Orange is the New White?
Pumpkin. That’s the only suitable name for the paint color.
I don’t even know who lives in this house across the pond from us anymore. Our 20-year-old neighborhood is in a “fruit basket upset” stage: a state of flux, where the older families are moving out and new are moving in so fast my head is spinning, and I no longer have any idea who anyone is as I walk down our streets, waving at unfamiliar cars.
For all I know, Peter, Peter Pumpkin Eater could live here.
That would actually explain a lot.
When the new homeowners were first considering changing the color of the siding from the muted green it once was, they tested out a patch of the orange on the side facing our house. From far away, it looked as if they had perhaps replaced rotted cedar siding with a few new boards.
Not so much.
Turns out that they had painted a patch pumpkin, and were trying the color on for size.

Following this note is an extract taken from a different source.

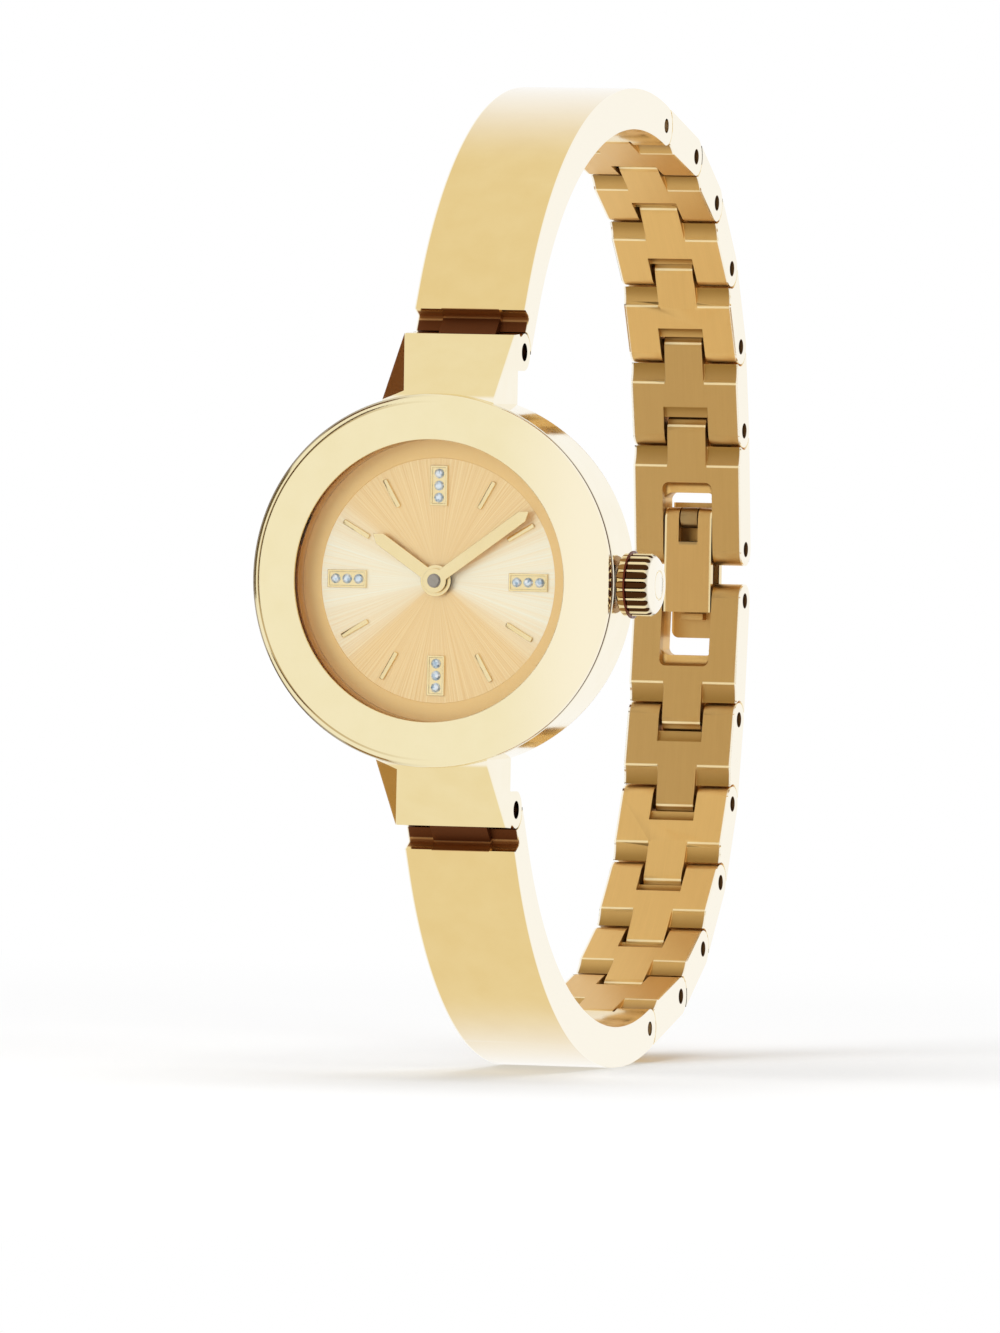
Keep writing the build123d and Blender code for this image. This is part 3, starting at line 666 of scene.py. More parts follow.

Apparently, the color palette took root, grew on them, no one (s)quashed it, and then, at some point, they must have turned to each other, given a shared high five, and said, “Orange you glad we chose this color?”
Do I like it? Nope. I think it’s jarring, and I would never choose it for my home.
Does it matter what I think? Double nope.
The fact that I dislike the color of their house, I believe, is pretty much irrelevant. The ability to make individual choices comes with the territory of living in a democratic society; it comes, part and parcel, with the freedom of personal expression and choice we enjoy in this country.
We can choose to send our kids to private schools, public schools, online schools, or homeschool them; we can have open, heated debates about the racial tension in Ferguson, Bill Cosby’s presumed guilt or innocence, and whether or not Jay “The Interception King” Cutler deserves a spot on the Bears’ roster next year; and we can, given homeowner association rules agree, paint our houses pink, purple, or pumpkin orange if the mood suits.
Come next fall however, if a larger-than-life, jack-o-lantern mug were to appear on their back wall grimacing at me all the livelong day, I might not be feeling quite as open-minded.
Right now though, in these gray, often sunless days of winter, I guess a little orange on the horizon isn’t such a bad thing.
What’s your take? Do you think homeowners have a right to paint their homes any color, or should they, out of courtesy or perhaps some type of ethical obligation, stick to a more standard color?